In use, though, I found the Tenda MW3 delivered a solid, if not exactly speedy, connection. Having distributed the units along the length of my home, I was able to download files from my NAS drive to an 802.11ac-enabled laptop at average rates of 9MB/sec in the living room, 8MB/sec in the bedroom, and 7MB/sec in the bathroom. That’s much better coverage than I’d been getting from my old standalone router: before installing the system, the signal in the bedroom had been iffy, and I’d been unable to get a connection at all in the bathroom.
These speeds, however, are low by mesh standards. The BT Whole Home Wi-Fi system was more than twice as fast in the living room and never slower than 12MB/sec anywhere in my home. Frankly, the discrepancy was larger than I’d expected.

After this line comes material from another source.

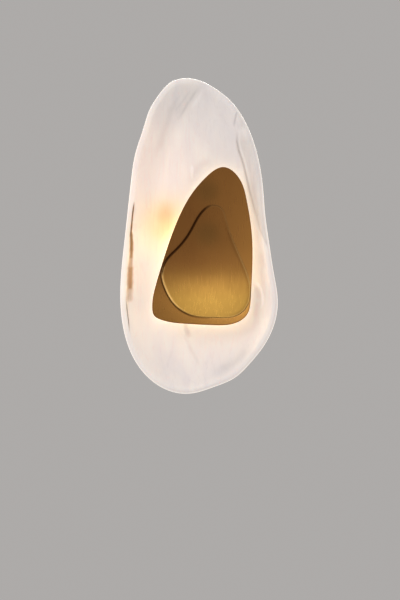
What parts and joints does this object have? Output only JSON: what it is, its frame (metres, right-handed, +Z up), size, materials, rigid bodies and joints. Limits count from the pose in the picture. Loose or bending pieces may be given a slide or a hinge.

A skim of the Tenda’s technical specifications revealed the explanation. Alongside lightweight Wi-Fi hardware, the MW3 nodes also use 100Mbits/sec Ethernet ports, rather than the Gigabit type we’re accustomed to. That puts a hard speed limit of around 10MB/sec on all wired resources – including your NAS drive and your internet connection.
This doesn’t have to be a deal-breaker, though. The system was still nippy enough to give me the full speed of a 50Mbits/sec (around 6MB/sec) fibre connection all through my home.
Tenda Nova MW3 review: Verdict
If you’re looking for superfast downloads or if you regularly access big files from a home NAS drive, then the Tenda Nova MW3 clearly isn’t the right product for you. Its slow Ethernet ports act as a bottleneck, so you can’t enjoy the full speed of a high-end internet connection or network storage device.
That doesn’t necessarily mean it’s a write-off, though. The MW3 system completely cleared up the notspots in my home, with practically zero configuration required on my part. And the connection was still perfectly fast enough to browse the web, ping sensibly sized files back and forth over my home network and even stream 4K video.
In short, even, although it won’t handle the highest data rates or fill the largest homes, the Tenda Nova MW3 is a great option for apartment-dwellers who prioritise simplicity and ease of use. At this price, I suspect it will make a lot of people very happy.